RECORDED INFORMATION
· · · · · · ·
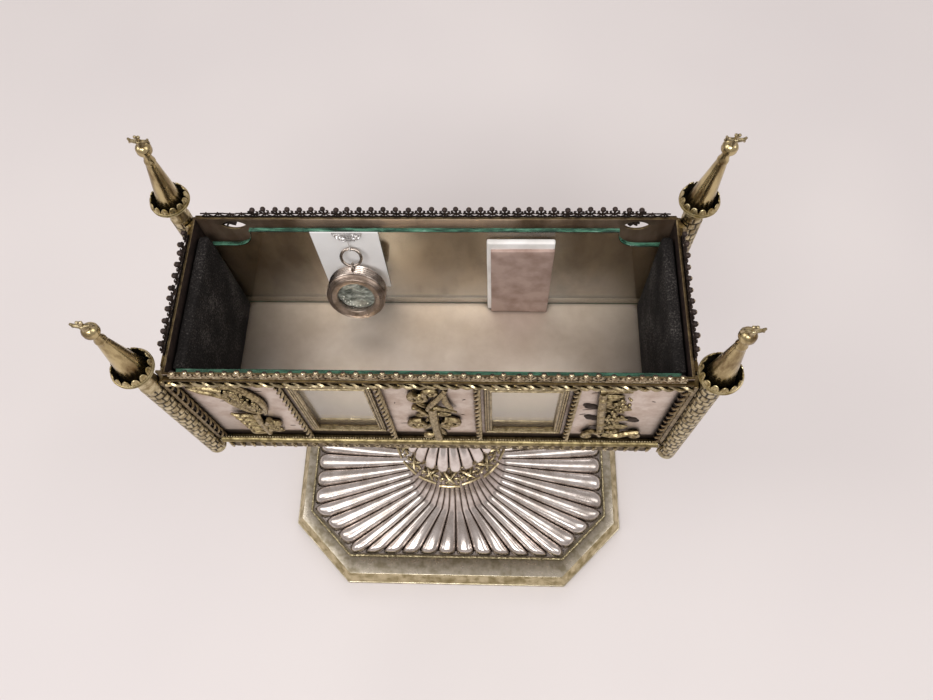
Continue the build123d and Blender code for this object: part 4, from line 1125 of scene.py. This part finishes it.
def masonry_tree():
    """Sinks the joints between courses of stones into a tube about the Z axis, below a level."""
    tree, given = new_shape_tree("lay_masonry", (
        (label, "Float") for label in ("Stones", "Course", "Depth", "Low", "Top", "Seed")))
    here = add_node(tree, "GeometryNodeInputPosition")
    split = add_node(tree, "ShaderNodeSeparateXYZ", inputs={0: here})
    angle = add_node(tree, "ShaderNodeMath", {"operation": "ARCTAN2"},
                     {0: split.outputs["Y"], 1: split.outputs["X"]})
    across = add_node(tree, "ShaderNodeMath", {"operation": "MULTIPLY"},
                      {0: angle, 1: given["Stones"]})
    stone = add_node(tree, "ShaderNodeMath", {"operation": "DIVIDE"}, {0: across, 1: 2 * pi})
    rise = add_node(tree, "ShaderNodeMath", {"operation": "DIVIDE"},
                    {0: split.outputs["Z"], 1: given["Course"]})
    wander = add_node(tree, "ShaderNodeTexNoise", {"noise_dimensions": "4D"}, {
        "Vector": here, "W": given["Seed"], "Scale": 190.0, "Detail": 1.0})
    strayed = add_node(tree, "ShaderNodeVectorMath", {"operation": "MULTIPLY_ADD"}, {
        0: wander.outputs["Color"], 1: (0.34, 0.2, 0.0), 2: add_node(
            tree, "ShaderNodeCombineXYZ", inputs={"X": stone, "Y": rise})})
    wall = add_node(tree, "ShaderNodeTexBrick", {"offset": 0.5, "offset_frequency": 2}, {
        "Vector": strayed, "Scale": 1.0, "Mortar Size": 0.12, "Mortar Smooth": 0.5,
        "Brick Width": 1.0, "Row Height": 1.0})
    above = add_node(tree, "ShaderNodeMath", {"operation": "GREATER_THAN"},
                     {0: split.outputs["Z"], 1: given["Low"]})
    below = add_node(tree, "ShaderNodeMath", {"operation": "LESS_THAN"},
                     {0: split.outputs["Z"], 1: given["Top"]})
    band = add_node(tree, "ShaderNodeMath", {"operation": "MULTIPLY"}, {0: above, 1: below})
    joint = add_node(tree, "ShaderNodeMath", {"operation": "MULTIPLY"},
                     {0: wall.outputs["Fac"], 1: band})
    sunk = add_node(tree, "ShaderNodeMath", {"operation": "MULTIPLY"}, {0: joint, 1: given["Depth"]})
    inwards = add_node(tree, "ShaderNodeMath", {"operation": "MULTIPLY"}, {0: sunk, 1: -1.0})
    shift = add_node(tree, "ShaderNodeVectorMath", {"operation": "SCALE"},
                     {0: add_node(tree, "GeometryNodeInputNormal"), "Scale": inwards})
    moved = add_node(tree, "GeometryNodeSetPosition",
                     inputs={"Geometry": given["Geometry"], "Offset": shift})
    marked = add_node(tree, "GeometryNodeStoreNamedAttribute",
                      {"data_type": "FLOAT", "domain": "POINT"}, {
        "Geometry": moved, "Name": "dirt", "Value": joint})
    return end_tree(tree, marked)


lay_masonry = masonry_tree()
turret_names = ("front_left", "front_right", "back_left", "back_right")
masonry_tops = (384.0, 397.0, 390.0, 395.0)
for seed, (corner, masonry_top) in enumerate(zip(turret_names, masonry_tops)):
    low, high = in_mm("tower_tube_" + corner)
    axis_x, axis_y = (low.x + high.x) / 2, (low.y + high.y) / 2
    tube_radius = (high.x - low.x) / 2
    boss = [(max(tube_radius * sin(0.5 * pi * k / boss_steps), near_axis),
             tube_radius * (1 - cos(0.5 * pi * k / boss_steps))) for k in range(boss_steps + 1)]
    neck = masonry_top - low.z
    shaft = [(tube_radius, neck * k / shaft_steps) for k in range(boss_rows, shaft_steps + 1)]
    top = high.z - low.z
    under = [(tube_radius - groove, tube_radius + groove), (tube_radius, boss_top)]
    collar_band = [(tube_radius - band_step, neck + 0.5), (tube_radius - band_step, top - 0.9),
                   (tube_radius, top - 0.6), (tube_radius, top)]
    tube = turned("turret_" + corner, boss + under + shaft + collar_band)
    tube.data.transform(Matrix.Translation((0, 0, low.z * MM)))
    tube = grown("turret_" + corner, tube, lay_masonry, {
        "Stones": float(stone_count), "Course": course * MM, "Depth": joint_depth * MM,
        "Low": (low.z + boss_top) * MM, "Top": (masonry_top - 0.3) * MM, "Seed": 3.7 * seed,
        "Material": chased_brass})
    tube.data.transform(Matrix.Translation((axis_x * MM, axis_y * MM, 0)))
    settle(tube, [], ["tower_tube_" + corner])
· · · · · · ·
GIVEN INSTRUCTION
Write every line of the material above again, exactly.

THE RESPONSE
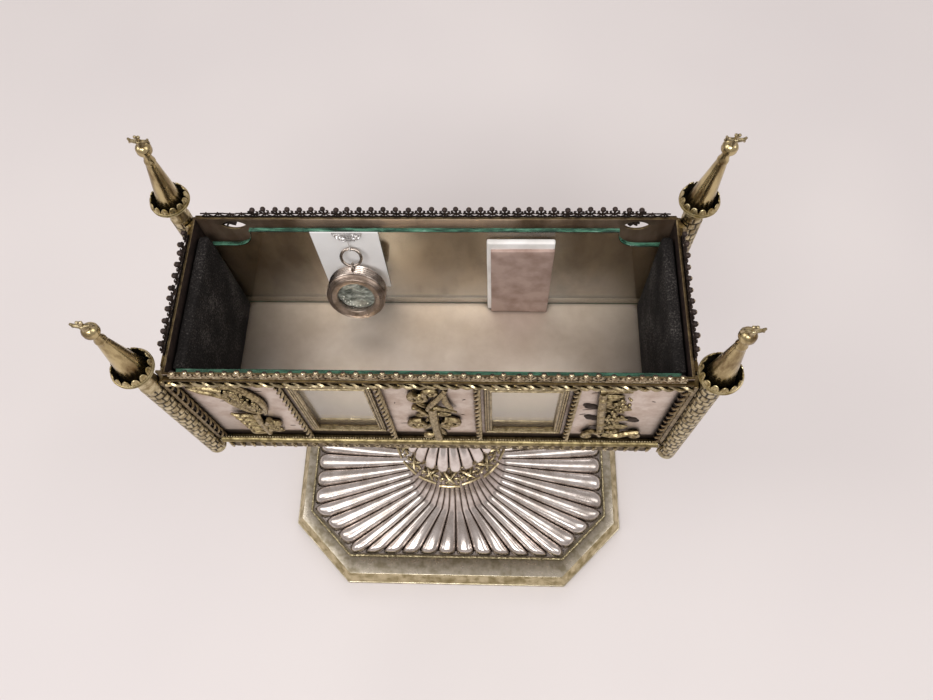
Continue the build123d and Blender code for this object: part 4, from line 1125 of scene.py. This part finishes it.
def masonry_tree():
    """Sinks the joints between courses of stones into a tube about the Z axis, below a level."""
    tree, given = new_shape_tree("lay_masonry", (
        (label, "Float") for label in ("Stones", "Course", "Depth", "Low", "Top", "Seed")))
    here = add_node(tree, "GeometryNodeInputPosition")
    split = add_node(tree, "ShaderNodeSeparateXYZ", inputs={0: here})
    angle = add_node(tree, "ShaderNodeMath", {"operation": "ARCTAN2"},
                     {0: split.outputs["Y"], 1: split.outputs["X"]})
    across = add_node(tree, "ShaderNodeMath", {"operation": "MULTIPLY"},
                      {0: angle, 1: given["Stones"]})
    stone = add_node(tree, "ShaderNodeMath", {"operation": "DIVIDE"}, {0: across, 1: 2 * pi})
    rise = add_node(tree, "ShaderNodeMath", {"operation": "DIVIDE"},
                    {0: split.outputs["Z"], 1: given["Course"]})
    wander = add_node(tree, "ShaderNodeTexNoise", {"noise_dimensions": "4D"}, {
        "Vector": here, "W": given["Seed"], "Scale": 190.0, "Detail": 1.0})
    strayed = add_node(tree, "ShaderNodeVectorMath", {"operation": "MULTIPLY_ADD"}, {
        0: wander.outputs["Color"], 1: (0.34, 0.2, 0.0), 2: add_node(
            tree, "ShaderNodeCombineXYZ", inputs={"X": stone, "Y": rise})})
    wall = add_node(tree, "ShaderNodeTexBrick", {"offset": 0.5, "offset_frequency": 2}, {
        "Vector": strayed, "Scale": 1.0, "Mortar Size": 0.12, "Mortar Smooth": 0.5,
        "Brick Width": 1.0, "Row Height": 1.0})
    above = add_node(tree, "ShaderNodeMath", {"operation": "GREATER_THAN"},
                     {0: split.outputs["Z"], 1: given["Low"]})
    below = add_node(tree, "ShaderNodeMath", {"operation": "LESS_THAN"},
                     {0: split.outputs["Z"], 1: given["Top"]})
    band = add_node(tree, "ShaderNodeMath", {"operation": "MULTIPLY"}, {0: above, 1: below})
    joint = add_node(tree, "ShaderNodeMath", {"operation": "MULTIPLY"},
                     {0: wall.outputs["Fac"], 1: band})
    sunk = add_node(tree, "ShaderNodeMath", {"operation": "MULTIPLY"}, {0: joint, 1: given["Depth"]})
    inwards = add_node(tree, "ShaderNodeMath", {"operation": "MULTIPLY"}, {0: sunk, 1: -1.0})
    shift = add_node(tree, "ShaderNodeVectorMath", {"operation": "SCALE"},
                     {0: add_node(tree, "GeometryNodeInputNormal"), "Scale": inwards})
    moved = add_node(tree, "GeometryNodeSetPosition",
                     inputs={"Geometry": given["Geometry"], "Offset": shift})
    marked = add_node(tree, "GeometryNodeStoreNamedAttribute",
                      {"data_type": "FLOAT", "domain": "POINT"}, {
        "Geometry": moved, "Name": "dirt", "Value": joint})
    return end_tree(tree, marked)


lay_masonry = masonry_tree()
turret_names = ("front_left", "front_right", "back_left", "back_right")
masonry_tops = (384.0, 397.0, 390.0, 395.0)
for seed, (corner, masonry_top) in enumerate(zip(turret_names, masonry_tops)):
    low, high = in_mm("tower_tube_" + corner)
    axis_x, axis_y = (low.x + high.x) / 2, (low.y + high.y) / 2
    tube_radius = (high.x - low.x) / 2
    boss = [(max(tube_radius * sin(0.5 * pi * k / boss_steps), near_axis),
             tube_radius * (1 - cos(0.5 * pi * k / boss_steps))) for k in range(boss_steps + 1)]
    neck = masonry_top - low.z
    shaft = [(tube_radius, neck * k / shaft_steps) for k in range(boss_rows, shaft_steps + 1)]
    top = high.z - low.z
    under = [(tube_radius - groove, tube_radius + groove), (tube_radius, boss_top)]
    collar_band = [(tube_radius - band_step, neck + 0.5), (tube_radius - band_step, top - 0.9),
                   (tube_radius, top - 0.6), (tube_radius, top)]
    tube = turned("turret_" + corner, boss + under + shaft + collar_band)
    tube.data.transform(Matrix.Translation((0, 0, low.z * MM)))
    tube = grown("turret_" + corner, tube, lay_masonry, {
        "Stones": float(stone_count), "Course": course * MM, "Depth": joint_depth * MM,
        "Low": (low.z + boss_top) * MM, "Top": (masonry_top - 0.3) * MM, "Seed": 3.7 * seed,
        "Material": chased_brass})
    tube.data.transform(Matrix.Translation((axis_x * MM, axis_y * MM, 0)))
    settle(tube, [], ["tower_tube_" + corner])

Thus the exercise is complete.